8. A method according to claim 6 further comprising increasing the magnitude of heat applied to the lower surface of the first layer of silicon powder after determining that the second layer of silicon powder has liquified.
9. A method according to claim 6 wherein cooling at least one of the first and second layers comprises extracting heat from the upper surface of the second layer of silicon powder to initiate crystallization of at least a portion of the second layer of silicon powder after determining that the second layer of silicon powder has melted.
10. A method according to claim 9 wherein extracting heat comprises applying a heat extractor to at least one of the upper surface of the second layer and the lower surface of the first layer.
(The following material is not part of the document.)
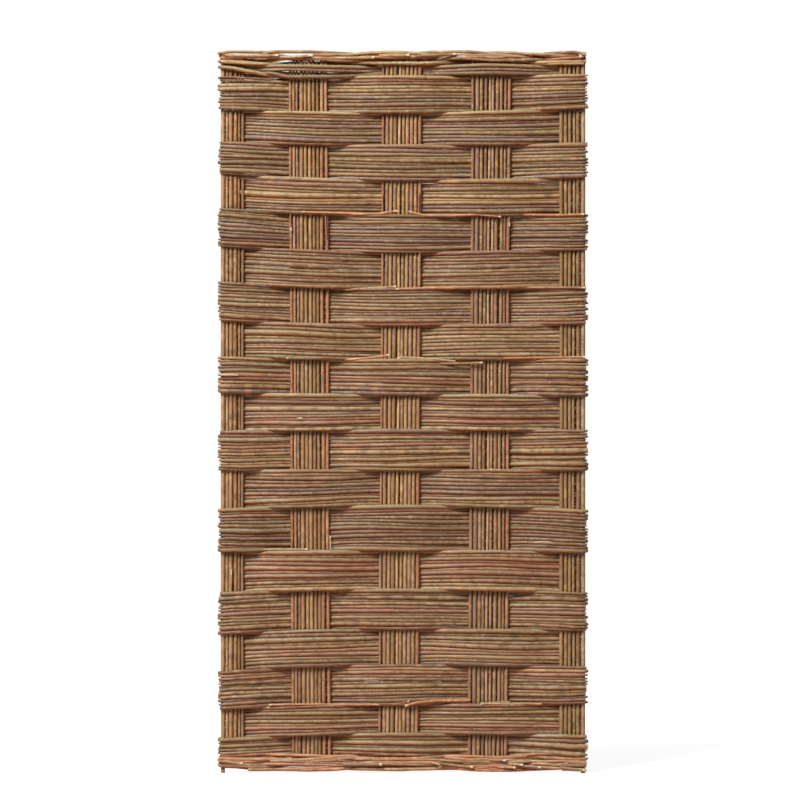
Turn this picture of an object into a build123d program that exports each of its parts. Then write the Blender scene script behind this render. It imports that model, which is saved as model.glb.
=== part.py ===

11. A method of fabricating a semiconductor wafer, said method comprising:
forming a first layer of silicon powder that has a lower surface and an opposite upper surface;
depositing a second layer of silicon powder across the upper surface of the first layer, wherein the second layer of silicon powder has a lower surface and an opposite upper surface and has a lower melting point than the first layer of silicon powder;
heating at least one of the first and second layers of silicon powder to initiate a controlled melt of one of the first and second layers of silicon powder;
cooling at least one of the first and second layers of silicon powder to initiate crystallization of at least one of the first and second layers of silicon powder to form a silicon sheet; and
cutting the silicon sheet to form at least one semiconductor wafer, wherein the at least one semiconductor wafer is sized to facilitate use in a predetermined application.
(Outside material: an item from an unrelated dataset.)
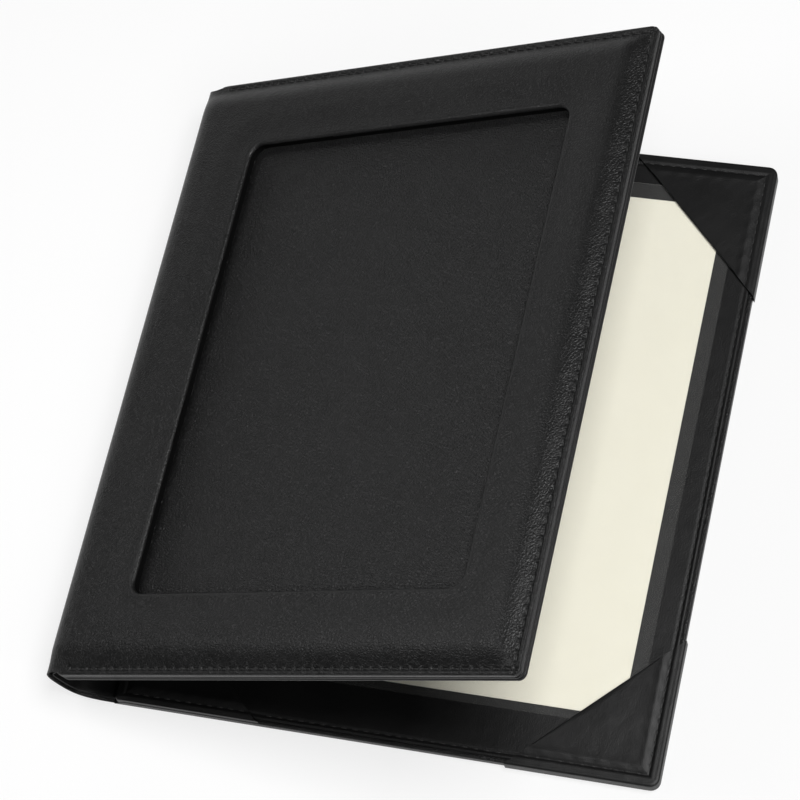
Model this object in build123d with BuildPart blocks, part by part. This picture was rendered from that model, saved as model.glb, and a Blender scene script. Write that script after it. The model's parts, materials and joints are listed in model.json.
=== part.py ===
from build123d import *
from math import asin, copysign, cos, degrees, floor, radians, sin
import os

os.makedirs("parts", exist_ok=True)

# Certificate frame: a leather holder of two covers that hinge on a soft leather spine.
# It lies on its back cover with the front cover ajar. X runs from the spine to the fore
# edge, Y along the spine from the bottom edge to the top edge, and Z up from the table.
# The origin is the middle of the back cover's resting face.

# Covers, seen flat
cover_width = 247.65
cover_height = 304.8
fore_corner_radius = 3.5
spine_corner_radius = 6.0

# Layers of the back cover
back_leather_thickness = 0.9
back_board_thickness = 2.5
liner_thickness = 0.8
liner_inset = 2.0
back_turn_in = 15.0
back_edge_rounding = 0.7

# Layers of the front cover, from its inner face outwards
front_liner_thickness = 0.9
backing_board_thickness = 2.0
front_liner_turn_in = 15.0
front_liner_edge_rounding = 0.7
frame_leather_thickness = 0.8
frame_board_thickness = 1.5
frame_leather_turn_in = 14.0
frame_leather_edge_rounding = 0.6

# Cards are cut this much short of the leather that they lie between, with small corners
card_clearance = 0.5
card_corner_radius = 0.5

# Padded frame of the front cover
margin_width = 4.8
pad_rise = 3.7
fore_shoulder_run = 11.0
spine_shoulder_run = 9.0
crown_fall = 0.9
crown_run = 13.0
window_rim_width = 3.0
window_rim_rounding = 2.0
foam_clearance = 0.1

# Window over the recessed panel
window_side_margin = 34.6
window_end_margin = 37.0
window_corner_radius = 8.5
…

12. A method according to claim 11 wherein depositing a second layer of silicon powder further comprises adding an impurity to the second layer of silicon powder to facilitate reducing the melting point of the second layer of silicon powder as compared to the first layer of silicon powder.
13. A method according to claim 12 wherein adding an impurity to the second layer of silicon powder comprises adding at least one of iron and copper to the silicon powder.
14. A method according to claim 11 wherein heating at least one of the first and second layers comprises applying heat to the upper surface of the second layer of silicon powder to cause the second layer of silicon powder to melt.
15. A method according to claim 14 wherein heating at least one of the first and second layers further comprises heating the upper surface of the second layer to a higher temperature than a temperature at the lower surface of the first layer of silicon powder.
16. A method according to claim 11 further comprising discontinuing heating of the upper surface of the second layer of silicon powder after the second layer of silicon powder has liquified.
17. A method according to claim 15 further comprising increasing a magnitude of heat applied to the lower surface of the first layer of silicon powder after the second layer of silicon powder has liquified.
18. A method according to claim 11 wherein cooling at least one of the first and second layers comprises extracting heat from the upper surface of the second layer of silicon powder to initiate crystallization of at least a portion of the second layer of silicon powder.
19. A sheet of semiconductor material having a lower surface and an opposite upper surface, said sheet of semiconductor material having a higher concentration of metal impurities at the lower surface than any other portion of said sheet, said sheet of semiconductor material fabricated by a process comprising:
forming a first layer of silicon feedstock that has a lower surface and an opposite upper surface;
depositing a second layer of silicon feedstock across the upper surface of said first layer, wherein said second layer of silicon feedstock comprises a silicon powder and a metal impurity and has a lower melting point than said first layer of silicon feedstock;
heating at least one of said first and second layers of silicon feedstock to initiate a controlled melt of at least one of said first and second layers of silicon feedstock; and
cooling at least one of said first and second layers of silicon feedstock to initiate crystallization of at least one of said first and second layers of silicon feedstock, wherein the heating and the cooling facilitates segregation of said metal impurity towards the lower surface of said first layer of silicon feedstock.